イアンさんによると、彼らの場合はロンドン近郊の自宅の価格が上昇するなど、パンデミック中に経済的なチャンスが生まれたことも早期退職の決断を早めることになった。夫妻はこの家を売り、もっと安い田舎の物件に移った。

しかし、早期退職の決め手になるのは経済的なゆとりだけではない。

デボラ・フェイハンさん(62)は国民保健サービス(NHS)の病棟管理の仕事を2020年4月に辞め、膝の故障で退職を余儀なくされた夫と慎ましい年金で暮らしている。元同僚からは復職を進められるが、きついシフト仕事に戻りたくはない。

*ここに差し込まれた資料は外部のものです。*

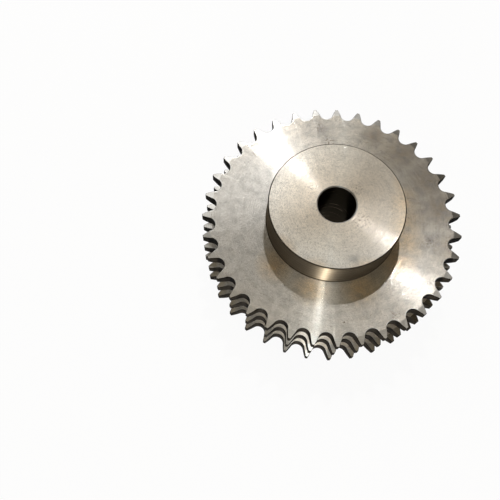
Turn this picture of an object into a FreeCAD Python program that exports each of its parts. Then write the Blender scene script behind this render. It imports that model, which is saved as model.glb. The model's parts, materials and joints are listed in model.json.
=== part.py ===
import FreeCAD, Part
import os
import re

import Sketcher

# Triple-strand roller-chain sprocket with a hub on one side, turned and cut from one
# piece of steel. The bore lies along Z, the flat rear face is on z = 0, the hub is on top.

NODE = "triple_sprocket"

# Driving sizes: counts, shares, then millimetres. The shares are those of the standard
# tooth form for roller chain: tip height over chain pitch, seat and flank over roller.
SIZES = {
    "teeth": 35,
    "rows": 3,
    "tip_share": 0.6,
    "seat_share": 0.505,
    "flank_share": 0.12,
    "chain_pitch": 19.05,
    "roller_diameter": 11.91,
    "row_pitch": 22.78,
    "tooth_width": 11.28,
    "bevel_width": 1.8,
    "groove_floor_diameter": 190.5,
    "hub_diameter": 112.7,
    "hub_projection": 28.88,
    "hub_edge_chamfer": 0.6,
    "bore_diameter": 31.75,
    "bore_chamfer": 0.9,
}

# The tooth form, in a tooth space centred on +Y: across is along X, out is along Y.
# The roller lies in the seat arc, whose centre is on the pitch circle. A flank arc that
# bends the other way rises from each end of it, and meets the flank of the next space in
# a point on the tooth's centre line, outside the turned tips.
TOOTH_FORM = {
    "half_step": "180deg / teeth",
    "pitch_radius": "chain_pitch / (2 * sin(half_step))",
    "tip_radius": "chain_pitch * (tip_share + 1 / tan(half_step)) / 2",
    "seat_half_angle": "70deg - 45deg / teeth",
    "seat_radius": "seat_share * roller_diameter",
    "seat_end_across": "seat_radius * sin(seat_half_angle)",
    "seat_end_out": "pitch_radius - seat_radius * cos(seat_half_angle)",
    "flank_radius": "flank_share * roller_diameter * (teeth + 2)",
    "flank_offset": "seat_radius + flank_radius",
    "flank_centre_across": "flank_offset * sin(seat_half_angle)",
    "flank_centre_out": "pitch_radius - flank_offset * cos(seat_half_angle)",
    "flank_centre_beside": "flank_centre_across * cos(half_step)"
                           " - flank_centre_out * sin(half_step)",
    "flank_centre_along": "flank_centre_across * sin(half_step)"
                          " + flank_centre_out * cos(half_step)",
    "point_radius": "flank_centre_along"
                    " + sqrt(flank_radius ^ 2 - flank_centre_beside ^ 2)",
    "point_across": "point_radius * sin(half_step)",
    "point_out": "point_radius * cos(half_step)",
}

# The turned form. The rims of each row are bevelled down to where the seat arcs end.
TURNED_FORM = {
    "bevel_radius": "sqrt(seat_end_across ^ 2 + seat_end_out ^ 2)",
    "floor_radius": "groove_floor_diameter / 2",
    "hub_radius": "hub_diameter / 2",
    "bore_radius": "bore_diameter / 2",
    "width_over_rows": "(rows - 1) * row_pitch + tooth_width",
    "length_through": "width_over_rows + hub_projection",
}

# Which way an arc of an outline bends, for someone who walks along it.
LEFT, RIGHT = 1, -1


def add_sheet(doc):
    """The sheet of sizes: the driving ones as plain numbers, the others as formulas."""
    sheet = doc.addObject("Spreadsheet::Sheet", "Sizes")
    cells = {name: str(value) for name, value in SIZES.items()}
    for name, formula in {**TOOTH_FORM, **TURNED_FORM}.items():
        cells[name] = f"={formula}"
    for row, (name, content) in enumerate(cells.items(), start=1):
        sheet.set(f"A{row}", name)
        sheet.set(f"B{row}", content)
        sheet.setAlias(f"B{row}", name)
    doc.recompute()


def from_sheet(formula):
    """The formula with each of its names taken from the sheet."""
    return re.sub("[a-z_]+", r"Sizes.\g<0>", formula)


def drive(feature, sizes):
    """Tie properties of a feature to sizes of the sheet."""
    for name, formula in sizes.items():
        feature.setExpression(name, from_sheet(formula))


def constrain(sketch, kind, places, formula):
    """Add a measured constraint to the sketch and tie it to sizes of the sheet."""
    value = float(sketch.evalExpression(from_sheet(formula)))
    index = sketch.addConstraint(Sketcher.Constraint(kind, *places, value))
    drive(sketch, {f"Constraints[{index}]": formula})


def origin_part(body, role):
    """The body's own origin plane or axis that has this role."""
    return next(item for item in body.Origin.OriginFeatures if item.Role == role)


def arc_edge(start, end, radius, bend):
    """The arc, shorter than half a circle, that runs from start to end."""
    chord = end - start
    to_centre = FreeCAD.Vector(-chord.y, chord.x, 0).normalize() * bend
    reach = (radius ** 2 - (chord.Length / 2) ** 2) ** 0.5
    centre = (start + end) / 2 + to_centre * reach
    circle = Part.Circle(centre, FreeCAD.Vector(0, 0, 1), radius)
    first, last = (start, end) if bend == LEFT else (end, start)
    return Part.ArcOfCircle(circle, circle.parameter(first), circle.parameter(last))


def add_outline(body, name, plane, corners):
    """A closed sketch on an origin plane, through corners whose two places are formulas.
    A corner that an arc leads to also has the arc's bend and the formula of its radius."""
    sketch = body.newObject("Sketcher::SketchObject", name)
    sketch.AttachmentSupport = [(origin_part(body, plane), "")]
    sketch.MapMode = "FlatFace"

    def value(formula):
        return float(sketch.evalExpression(from_sheet(formula)))

    places = [FreeCAD.Vector(value(across), value(up), 0) for across, up, *_ in corners]
    edges = []
    for index, (across, up, *arc) in enumerate(corners):
        start, end = places[index - 1], places[index]
        first, last = 1, 2
        if arc:
            bend, radius = arc
            edge = sketch.addGeometry(arc_edge(start, end, value(radius), bend))
            constrain(sketch, "Radius", [edge], radius)
            if bend == RIGHT:
                first, last = 2, 1
        else:
            edge = sketch.addGeometry(Part.LineSegment(start, end))
        constrain(sketch, "DistanceX", [-1, 1, edge, last], across)
        constrain(sketch, "DistanceY", [-1, 1, edge, last], up)
        edges.append((edge, first, last))
    for index, (edge, first, _) in enumerate(edges):
        before, _, end = edges[index - 1]
        sketch.addConstraint(Sketcher.Constraint("Coincident", before, end, edge, first))
    return sketch


def add_blank(body):
    """The turned blank: bore, plate with bevelled rims, and hub."""
    outline = add_outline(body, "BlankSection", "XZ_Plane", [
        ("bore_radius", "bore_chamfer"),
        ("bore_radius + bore_chamfer", "0"),
        ("bevel_radius", "0"),
        ("tip_radius", "bevel_width"),
        ("tip_radius", "width_over_rows - bevel_width"),
        ("bevel_radius", "width_over_rows"),
        ("hub_radius", "width_over_rows"),
        ("hub_radius", "length_through - hub_edge_chamfer"),
        ("hub_radius - hub_edge_chamfer", "length_through"),
        ("bore_radius + bore_chamfer", "length_through"),
        ("bore_radius", "length_through - bore_chamfer"),
    ])
    blank = body.newObject("PartDesign::Revolution", "Blank")
    blank.Profile = outline
    blank.ReferenceAxis = (outline, ["V_Axis"])
    blank.Angle = 360


def add_strand_grooves(body):
    """The turned grooves between the rows, each with the bevels of its two rims. The
    outline runs out past the tips, in the air."""
    outline = add_outline(body, "GrooveSection", "XZ_Plane", [
        ("floor_radius", "tooth_width"),
        ("bevel_radius", "tooth_width"),
        ("tip_radius", "tooth_width - bevel_width"),
        ("tip_radius + bevel_width", "tooth_width - bevel_width"),
        ("tip_radius + bevel_width", "row_pitch + bevel_width"),
        ("tip_radius", "row_pitch + bevel_width"),
        ("bevel_radius", "row_pitch"),
        ("floor_radius", "row_pitch"),
    ])
    groove = body.newObject("PartDesign::Groove", "StrandGroove")
    groove.Profile = outline
    groove.ReferenceAxis = (outline, ["V_Axis"])
    groove.Angle = 360

    row_copies = body.newObject("PartDesign::LinearPattern", "StrandGrooves")
    row_copies.Originals = [groove]
    row_copies.Direction = (origin_part(body, "Z_Axis"), [""])
    row_copies.Mode = "Spacing"
    drive(row_copies, {"Offset": "row_pitch", "Occurrences": "rows - 1"})
    body.Tip = row_copies


def add_tooth_spaces(body):
    """The tooth spaces, cut through all rows at once, so that the teeth are in line."""
    outline = add_outline(body, "ToothSpaceOutline", "XY_Plane", [
        ("-1 * seat_end_across", "seat_end_out", RIGHT, "flank_radius"),
        ("seat_end_across", "seat_end_out", LEFT, "seat_radius"),
        ("point_across", "point_out", RIGHT, "flank_radius"),
        ("-1 * point_across", "point_out", LEFT, "point_radius"),
    ])
    space = body.newObject("PartDesign::Pocket", "ToothSpace")
    space.Profile = outline
    space.Reversed = True
    drive(space, {"Length": "width_over_rows"})

    tooth_copies = body.newObject("PartDesign::PolarPattern", "ToothSpaces")
    tooth_copies.Originals = [space]
    tooth_copies.Axis = (origin_part(body, "Z_Axis"), [""])
    tooth_copies.Angle = 360
    drive(tooth_copies, {"Occurrences": "teeth"})
    body.Tip = tooth_copies


def check(doc, body):
    """Stop if a step failed, cut nothing or left anything but one sound solid."""
    doc.recompute()
    for item in doc.Objects:
        if {"Invalid", "Error"} & set(item.State):
            raise RuntimeError(f"{item.Name} failed: {item.State}")
    steps = [item.Shape for item in body.Group if item.isDerivedFrom("PartDesign::Feature")]
    volumes = [shape.Volume for shape in steps]
    if any(after >= before for before, after in zip(volumes, volumes[1:])):
        raise RuntimeError(f"a cut took nothing away: {volumes}")
    if body.Shape.isNull() or not body.Shape.isValid() or len(body.Shape.Solids) != 1:
        raise RuntimeError(f"{body.Label} isn't one sound solid")


def main():
    doc = FreeCAD.newDocument("Sprocket")
    add_sheet(doc)
    body = doc.addObject("PartDesign::Body", "Sprocket")
    body.Label = NODE
    add_blank(body)
    add_strand_grooves(body)
    add_tooth_spaces(body)
    check(doc, body)
    os.makedirs("parts", exist_ok=True)
    body.Shape.exportStep(f"parts/{body.Label}.step")


main()
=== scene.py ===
import json
import math

import bpy
import numpy as np
from mathutils import Matrix, Vector


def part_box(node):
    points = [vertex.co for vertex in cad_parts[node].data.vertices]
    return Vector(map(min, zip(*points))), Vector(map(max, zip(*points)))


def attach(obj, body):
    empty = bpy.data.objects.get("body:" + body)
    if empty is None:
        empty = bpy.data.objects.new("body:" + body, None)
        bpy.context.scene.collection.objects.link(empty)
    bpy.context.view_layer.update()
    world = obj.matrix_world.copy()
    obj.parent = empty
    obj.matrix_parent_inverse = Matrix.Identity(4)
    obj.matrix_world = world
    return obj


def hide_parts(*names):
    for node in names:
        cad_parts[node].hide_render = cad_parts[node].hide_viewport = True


# The looks of a triple-strand sprocket: one turned and hobbed piece of bright steel, with
# its hub up and its flat rear face on the floor. Lengths are in metres, except where
# millimetres are named.

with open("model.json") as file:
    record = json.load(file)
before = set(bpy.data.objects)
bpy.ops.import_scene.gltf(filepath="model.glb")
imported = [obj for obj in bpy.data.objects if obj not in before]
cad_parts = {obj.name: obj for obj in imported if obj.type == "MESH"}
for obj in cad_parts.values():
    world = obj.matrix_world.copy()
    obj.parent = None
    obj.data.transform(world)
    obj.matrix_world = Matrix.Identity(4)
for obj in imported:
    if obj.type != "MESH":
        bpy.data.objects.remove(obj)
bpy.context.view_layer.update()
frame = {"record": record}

MM = 0.001
NODE = "triple_sprocket"
MOUNTS = {mount["name"]: mount for mount in frame["record"]["mounts"]}

# The tooth form, as the chain sets it.
TEETH = MOUNTS["chain_rows"]["dims"]["count"]
STEP = 2 * math.pi / TEETH
PITCH_RADIUS = MOUNTS["chain_rows"]["dims"]["pcd_mm"] / 2 * MM
CHAIN_PITCH = 2 * PITCH_RADIUS * math.sin(STEP / 2)
TIP_SHARE = 0.6
TIP_RADIUS = CHAIN_PITCH * (TIP_SHARE + 1 / math.tan(STEP / 2)) / 2
ROLLER = 11.91 * MM
SEAT_RADIUS = 0.505 * ROLLER
SEAT_HALF_ANGLE = math.radians(70 - 45 / TEETH)
FLANK_RADIUS = 0.12 * ROLLER * (TEETH + 2)

# The turned form.
ROWS = 3
ROW_PITCH = 22.78 * MM
TOOTH_WIDTH = 11.28 * MM
BEVEL_WIDTH = 1.8 * MM
BEVEL_RADIUS = math.hypot(SEAT_RADIUS * math.sin(SEAT_HALF_ANGLE),
                          PITCH_RADIUS - SEAT_RADIUS * math.cos(SEAT_HALF_ANGLE))
FLOOR_RADIUS = 95.25 * MM
HUB_RADIUS = 56.35 * MM
BORE_RADIUS = MOUNTS["bore"]["dims"]["r_mm"] * MM
FRONT = (ROWS - 1) * ROW_PITCH + TOOTH_WIDTH
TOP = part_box(NODE)[1].z

# Small edges that a lathe leaves or a file breaks.
BORE_CHAMFER = 0.9 * MM
HUB_CHAMFER = 0.6 * MM
GROOVE_FILLET = 1.0 * MM
HUB_FILLET = 0.8 * MM
BROKEN_EDGE = 0.35 * MM

# How far the painted shade of the hub's end edge runs on past its chamfer, on both sides.
EDGE_SHADE_SPILL = 0.3 * MM

# How finely the arcs of a tooth space and of a fillet are divided.
SEAT_PARTS = 18
FLANK_PARTS = 5
TIP_PARTS = 3
FILLET_PARTS = 6

# Edges that bend more than this stay sharp.
SHARP_ANGLE = math.radians(12)

# Colours of the bare steel, and of what lies on it.
STEEL = (0.70, 0.69, 0.665)
HUB_STEEL = (0.92, 0.90, 0.85)
HUB_TARNISH = (0.50, 0.46, 0.41)
HUB_TAN = (0.84, 0.75, 0.62)
GREY_STAIN = (0.38, 0.37, 0.36)
TAN_STAIN_AND_GLOW = (0.80, 0.64, 0.44)
DARK_STAIN = (0.31, 0.255, 0.19)
SPECKLE = (0.40, 0.375, 0.34)
SPOT_STEEL = (0.75, 0.73, 0.68)
RING_STEEL = (0.47, 0.44, 0.40)
PIT = (0.20, 0.155, 0.11)
# The hub's side is painted far darker and browner than the faces, as painted shade for the dark
# warm room that it reflects.
SIDE_SHADED_STEEL = (0.09, 0.071, 0.046)
SIDE_STAIN = (0.05, 0.038, 0.023)
# The tooth spaces are painted near black: painted shade for the dark they reflect between the
# rows.
HOBBED_SHADE = (0.014, 0.012, 0.0095)
HOBBED_DEEP_SHADE = (0.003, 0.0026, 0.0022)
# The bore is painted near black: painted shade for the deep hole. Its scores are bright steel.
BORE_SHADE = (0.022, 0.015, 0.009)
BORE_DEEP_SHADE = (0.004, 0.003, 0.002)
BORE_BRIGHT = (0.30, 0.24, 0.19)
BEVEL_STEEL = (0.54, 0.535, 0.52)
BEVEL_DARK = (0.18, 0.175, 0.165)
# Soot on the bevels at the right. The same colour also serves as painted shade on the lower rows'
# rims.
BEVEL_SOOT_AND_SHADE = (0.07, 0.06, 0.048)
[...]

英労働組合会議の調査によると、50─64歳の低所得国民の間で辞職の理由として最も多いのは、早期退職よりも健康上の問題だ。

英国の労働年齢人口のうち、長期的な健康問題で経済活動ができない人は2019年末に比べて39万人増えている。

昨年9月末までの1年間の調査では、パンデミック以来仕事を辞めた理由として、50―64歳では早期退職と健康上の理由が半々に分かれた。

<貴重な熟練職人>

一部の企業は、経験豊富な高齢の労働者を高く評価している。アパレル企業、ファッション・エンターのジェニー・ホロウェイ最高経営責任者(CEO)にとって、そうした労働者の確保は優先課題だ。英国のEU離脱後に欧州大陸からの労働者が減っていることもあり、さらに重要性が増している。

同社はそのために就労条件を少し改善しており、熟練の縫製職人の時給は20ポンド(24ドル)と、英国平均を大幅に上回る。

ホロウェイ氏は、新米の労働者がこの水準に達するには何年も要すると説明。「技術があるのは高齢の労働者だ。われわれが必要とするスキルを備えた若い人々は見つからない。だから高齢労働者を引き留めることは極めて重要だ」と語った。